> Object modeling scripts

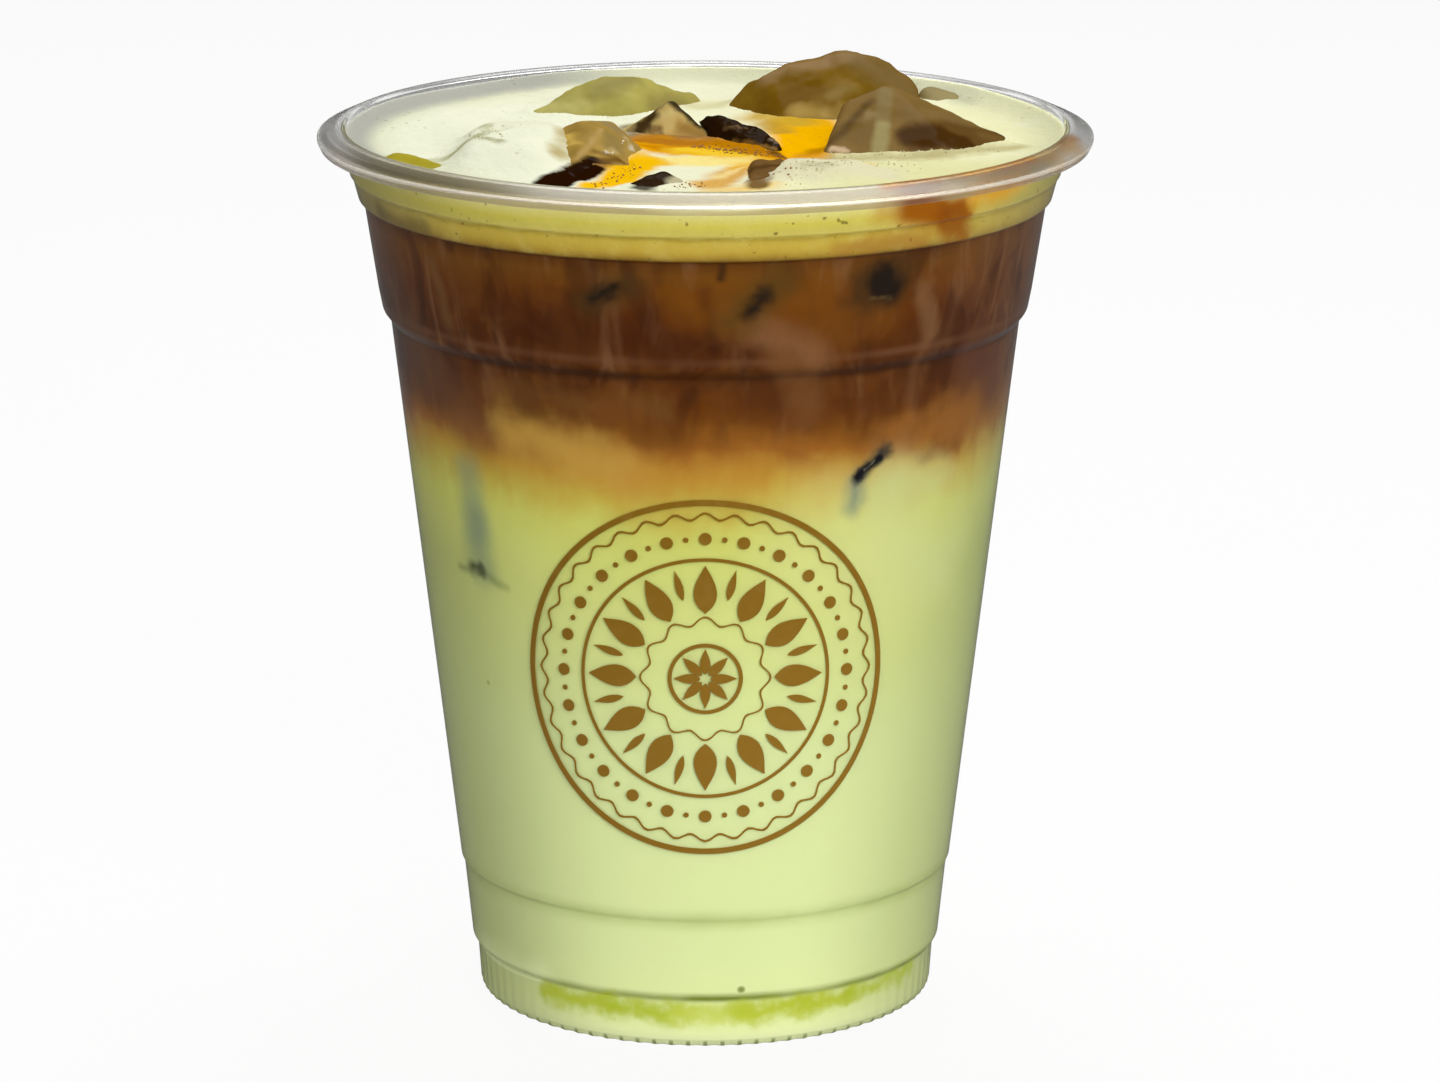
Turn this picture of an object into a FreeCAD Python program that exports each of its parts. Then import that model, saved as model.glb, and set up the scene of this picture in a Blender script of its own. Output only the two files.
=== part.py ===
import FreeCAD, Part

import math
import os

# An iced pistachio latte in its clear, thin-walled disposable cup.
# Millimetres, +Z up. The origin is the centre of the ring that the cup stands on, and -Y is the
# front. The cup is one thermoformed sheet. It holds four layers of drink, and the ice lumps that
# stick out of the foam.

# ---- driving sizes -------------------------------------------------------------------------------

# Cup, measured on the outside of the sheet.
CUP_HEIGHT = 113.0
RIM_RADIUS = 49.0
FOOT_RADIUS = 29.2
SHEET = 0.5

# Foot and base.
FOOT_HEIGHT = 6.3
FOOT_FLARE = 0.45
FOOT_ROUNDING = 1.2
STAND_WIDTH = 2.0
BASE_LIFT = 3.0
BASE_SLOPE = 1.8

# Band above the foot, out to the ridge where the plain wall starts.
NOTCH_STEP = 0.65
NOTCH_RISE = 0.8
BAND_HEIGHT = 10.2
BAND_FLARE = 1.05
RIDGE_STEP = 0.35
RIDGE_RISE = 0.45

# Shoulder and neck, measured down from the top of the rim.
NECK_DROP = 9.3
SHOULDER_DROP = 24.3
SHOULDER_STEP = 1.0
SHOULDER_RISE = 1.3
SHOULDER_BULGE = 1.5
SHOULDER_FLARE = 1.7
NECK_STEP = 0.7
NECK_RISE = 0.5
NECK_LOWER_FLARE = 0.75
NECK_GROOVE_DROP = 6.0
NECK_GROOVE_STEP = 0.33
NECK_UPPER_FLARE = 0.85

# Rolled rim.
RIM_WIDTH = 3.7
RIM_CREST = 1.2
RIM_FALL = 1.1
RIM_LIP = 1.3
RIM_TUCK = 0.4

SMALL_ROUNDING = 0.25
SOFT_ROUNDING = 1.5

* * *

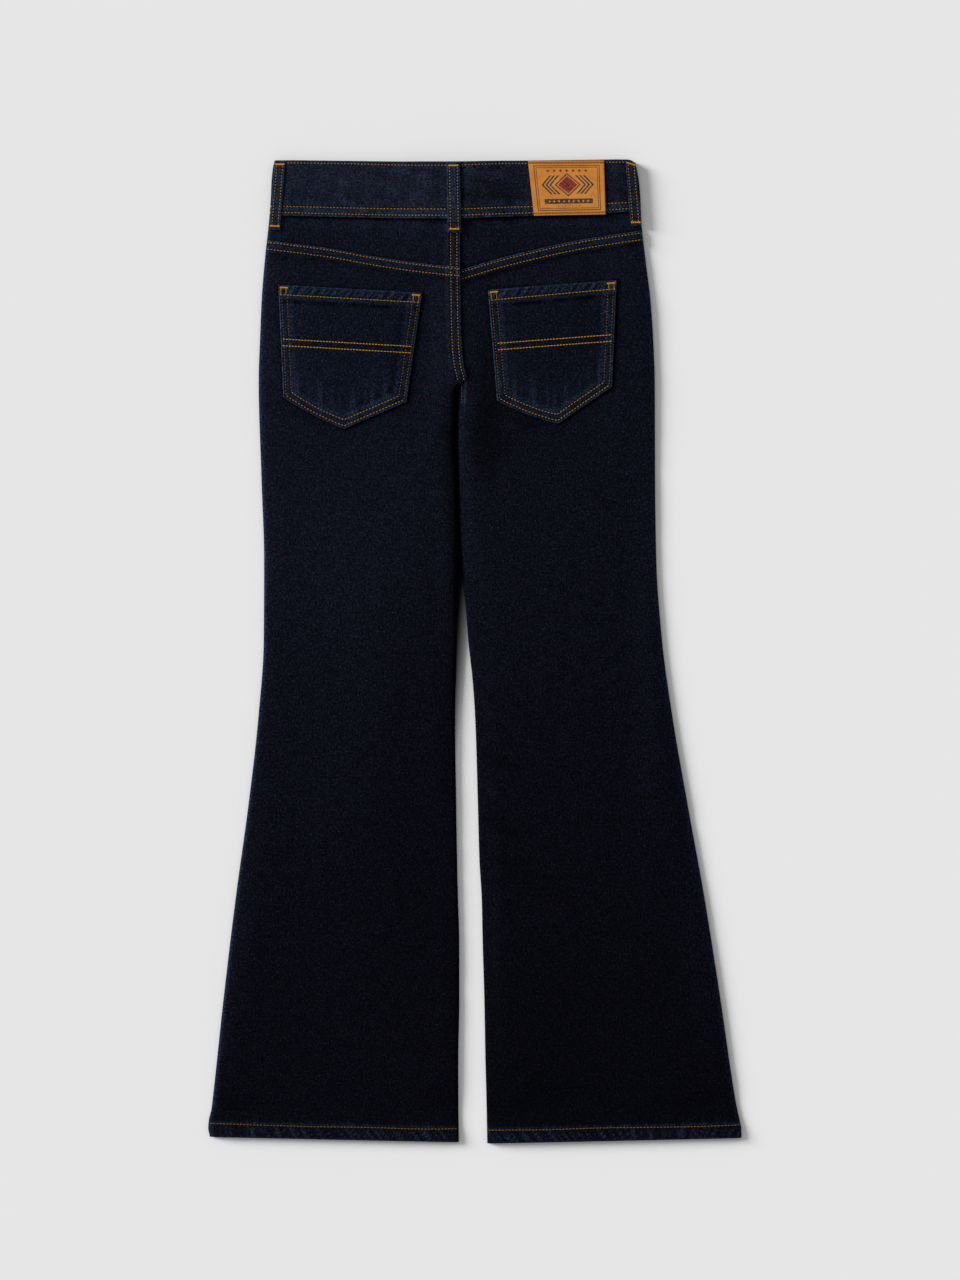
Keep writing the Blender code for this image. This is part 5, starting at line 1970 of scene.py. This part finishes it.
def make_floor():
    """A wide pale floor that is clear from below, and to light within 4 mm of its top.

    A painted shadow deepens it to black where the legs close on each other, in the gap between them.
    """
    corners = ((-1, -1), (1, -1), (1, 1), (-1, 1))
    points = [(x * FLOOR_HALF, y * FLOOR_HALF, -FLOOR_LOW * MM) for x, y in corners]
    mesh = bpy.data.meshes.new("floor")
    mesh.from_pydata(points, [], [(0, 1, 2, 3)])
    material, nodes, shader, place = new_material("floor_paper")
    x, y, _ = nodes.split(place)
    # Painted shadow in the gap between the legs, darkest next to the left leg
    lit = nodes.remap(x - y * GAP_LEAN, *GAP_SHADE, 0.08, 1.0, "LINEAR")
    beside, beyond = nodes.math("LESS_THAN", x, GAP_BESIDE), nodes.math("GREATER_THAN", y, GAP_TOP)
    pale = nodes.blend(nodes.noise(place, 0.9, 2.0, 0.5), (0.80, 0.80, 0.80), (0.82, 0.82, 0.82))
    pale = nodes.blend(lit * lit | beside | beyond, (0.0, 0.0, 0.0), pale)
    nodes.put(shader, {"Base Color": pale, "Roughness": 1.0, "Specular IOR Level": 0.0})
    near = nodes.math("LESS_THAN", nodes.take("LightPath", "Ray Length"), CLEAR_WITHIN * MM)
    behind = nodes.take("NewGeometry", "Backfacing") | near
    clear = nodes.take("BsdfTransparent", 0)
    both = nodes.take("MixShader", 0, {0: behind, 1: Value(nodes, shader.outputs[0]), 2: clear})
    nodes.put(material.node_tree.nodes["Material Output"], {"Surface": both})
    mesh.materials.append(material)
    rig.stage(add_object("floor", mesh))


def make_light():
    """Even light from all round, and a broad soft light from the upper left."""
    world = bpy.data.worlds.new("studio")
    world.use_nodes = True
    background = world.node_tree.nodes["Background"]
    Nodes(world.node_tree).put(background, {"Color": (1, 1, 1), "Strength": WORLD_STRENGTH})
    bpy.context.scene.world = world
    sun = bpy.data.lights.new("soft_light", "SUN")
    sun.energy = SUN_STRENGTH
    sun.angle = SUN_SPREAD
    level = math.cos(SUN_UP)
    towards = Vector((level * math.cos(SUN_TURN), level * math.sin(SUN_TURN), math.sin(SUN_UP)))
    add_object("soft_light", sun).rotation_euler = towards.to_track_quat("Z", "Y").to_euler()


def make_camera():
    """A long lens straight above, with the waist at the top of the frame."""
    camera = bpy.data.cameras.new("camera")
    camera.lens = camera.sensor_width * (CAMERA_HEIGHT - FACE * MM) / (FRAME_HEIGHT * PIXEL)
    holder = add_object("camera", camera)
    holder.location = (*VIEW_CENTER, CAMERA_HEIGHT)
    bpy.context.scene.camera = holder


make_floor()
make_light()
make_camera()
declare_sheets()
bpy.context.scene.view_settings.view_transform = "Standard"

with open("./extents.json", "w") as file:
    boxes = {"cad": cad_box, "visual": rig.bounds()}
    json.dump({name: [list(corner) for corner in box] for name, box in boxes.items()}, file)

> Job
Go through the material above and output exactly the lines from the one containing "Turn this picture" through the one containing "BASE_SLOPE = 1.8".

> Result below
Turn this picture of an object into a FreeCAD Python program that exports each of its parts. Then import that model, saved as model.glb, and set up the scene of this picture in a Blender script of its own. Output only the two files.
=== part.py ===
import FreeCAD, Part

import math
import os

# An iced pistachio latte in its clear, thin-walled disposable cup.
# Millimetres, +Z up. The origin is the centre of the ring that the cup stands on, and -Y is the
# front. The cup is one thermoformed sheet. It holds four layers of drink, and the ice lumps that
# stick out of the foam.

# ---- driving sizes -------------------------------------------------------------------------------

# Cup, measured on the outside of the sheet.
CUP_HEIGHT = 113.0
RIM_RADIUS = 49.0
FOOT_RADIUS = 29.2
SHEET = 0.5

# Foot and base.
FOOT_HEIGHT = 6.3
FOOT_FLARE = 0.45
FOOT_ROUNDING = 1.2
STAND_WIDTH = 2.0
BASE_LIFT = 3.0
BASE_SLOPE = 1.8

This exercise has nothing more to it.